Providing Financial Stability
Finally, the IFS plays a crucial role in providing financial stability. It helps to prevent and manage financial crises, ensuring that the global financial system functions smoothly and efficiently. International organizations like the IMF play a key role in this regard, providing financial assistance to countries facing balance of payments problems and working to promote sound economic policies.
Financial regulation is another important aspect of maintaining financial stability. Regulations help to prevent excessive risk-taking by financial institutions and ensure that they have adequate capital to absorb losses. International cooperation is essential for effective financial regulation, as financial institutions often operate across borders.
Challenges Facing the International Financial System
Okay, so the IFS is pretty awesome, but it's not without its challenges. The global financial landscape is constantly evolving, presenting new hurdles that need to be addressed.
Financial Crises
One of the biggest challenges is the risk of financial crises. These can spread rapidly across borders, causing widespread economic damage. The 2008 global financial crisis, for example, originated in the U.S. but quickly spread to other countries, triggering a global recession. Factors that contribute to financial crises include excessive risk-taking, inadequate regulation, and macroeconomic imbalances.
Preventing and managing financial crises requires a multifaceted approach. This includes sound macroeconomic policies, effective financial regulation, and international cooperation. The IMF plays a key role in crisis management, providing financial assistance to countries in need and working to promote policy reforms.
Exchange Rate Volatility
Exchange rate volatility is another significant challenge. Volatile exchange rates can create uncertainty for businesses and investors, hindering trade and investment. They can also lead to currency crises, where a country's currency depreciates sharply, causing economic disruption. Factors that contribute to exchange rate volatility include macroeconomic imbalances, political instability, and speculative capital flows.
Managing exchange rate volatility requires a combination of sound economic policies and, in some cases, intervention in foreign exchange markets. Countries with flexible exchange rate regimes may allow their currencies to fluctuate freely but may intervene to smooth out excessive volatility. Countries with fixed exchange rate regimes need to maintain adequate foreign exchange reserves to defend their currencies.
Global Imbalances
Global imbalances, such as large current account deficits and surpluses, can also pose challenges to the IFS. These imbalances can lead to exchange rate pressures and increase the risk of financial crises. For example, a country with a large current account deficit may need to attract capital inflows to finance the deficit, making it vulnerable to sudden stops in capital flows.

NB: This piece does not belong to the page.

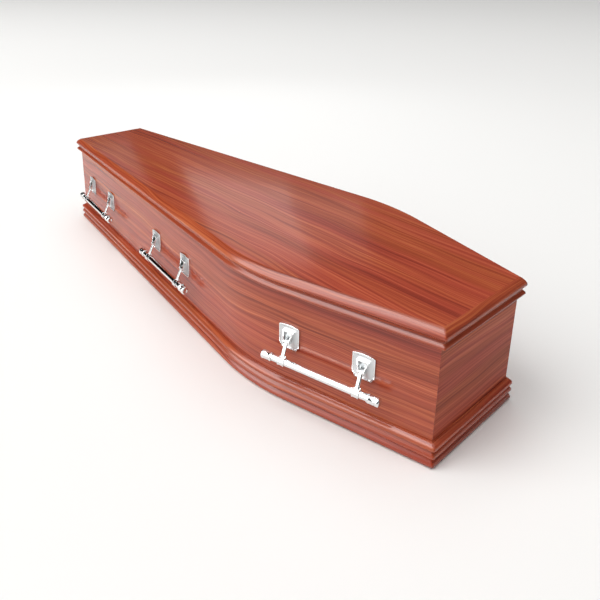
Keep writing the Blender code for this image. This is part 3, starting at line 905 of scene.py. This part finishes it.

Addressing global imbalances requires coordinated policy actions by countries with large deficits and surpluses. Deficit countries may need to reduce government spending or increase taxes to reduce their deficits, while surplus countries may need to increase domestic demand to reduce their surpluses.
Regulatory Issues
Finally, regulatory issues pose ongoing challenges to the IFS. Financial regulation needs to keep pace with the evolving financial landscape to prevent excessive risk-taking and maintain financial stability. However, regulation can also be costly and may stifle innovation. Finding the right balance between regulation and innovation is a key challenge.
International cooperation is essential for effective financial regulation, as financial institutions often operate across borders. International organizations like the Financial Stability Board (FSB) work to promote coordination among national regulators and develop international standards for financial regulation.
The Future of the International Financial System
So, what does the future hold for the IFS? Well, it's likely to continue evolving in response to new challenges and opportunities. Several trends are shaping the future of the IFS.
Technological Innovations
Technological innovations, such as blockchain and digital currencies, are transforming the financial landscape. These technologies have the potential to increase efficiency, reduce costs, and promote financial inclusion. However, they also pose new challenges for regulators, who need to ensure that these technologies are used safely and responsibly.
Digital currencies, for example, could potentially disrupt the traditional financial system by providing an alternative means of payment and store of value. However, they also raise concerns about money laundering, terrorist financing, and financial stability.
Geopolitical Shifts
Geopolitical shifts, such as the rise of China and other emerging markets, are also reshaping the IFS. These countries are playing an increasingly important role in the global economy and are seeking greater influence in international financial institutions. This could lead to a more multipolar IFS, with a greater diversity of perspectives and interests.
The rise of China, in particular, has significant implications for the IFS. China is now the world's second-largest economy and is playing an increasingly active role in international finance. The internationalization of the Chinese currency, the renminbi (RMB), could potentially challenge the dominance of the U.S. dollar.
Climate Change
Climate change is another emerging challenge for the IFS. Climate change poses significant risks to the global economy, including increased frequency and severity of natural disasters, disruptions to supply chains, and displacement of populations. The IFS needs to adapt to these risks by promoting sustainable finance and investing in climate resilience.
Sustainable finance involves incorporating environmental, social, and governance (ESG) factors into investment decisions. This can help to channel capital towards projects that promote sustainable development and mitigate climate change.
Increased Regulation
Finally, increased regulation is likely to be a continuing trend in the IFS. The 2008 global financial crisis highlighted the need for stronger financial regulation to prevent excessive risk-taking and maintain financial stability. Regulators are likely to continue strengthening regulations in areas such as capital requirements, liquidity management, and risk management.
International cooperation will be essential for effective financial regulation. International organizations like the Financial Stability Board (FSB) will continue to play a key role in promoting coordination among national regulators and developing international standards for financial regulation.
Conclusion
So, there you have it – a whirlwind tour of the international financial system. It's a complex and ever-evolving beast, but understanding its key components, functions, and challenges is crucial for anyone interested in the global economy. From facilitating trade and investment to managing exchange rates and providing financial stability, the IFS plays a vital role in shaping our world. And with new technologies, geopolitical shifts, and climate change on the horizon, the IFS is sure to continue evolving in exciting and challenging ways. Keep learning, stay informed, and you'll be well-equipped to navigate the fascinating world of international finance!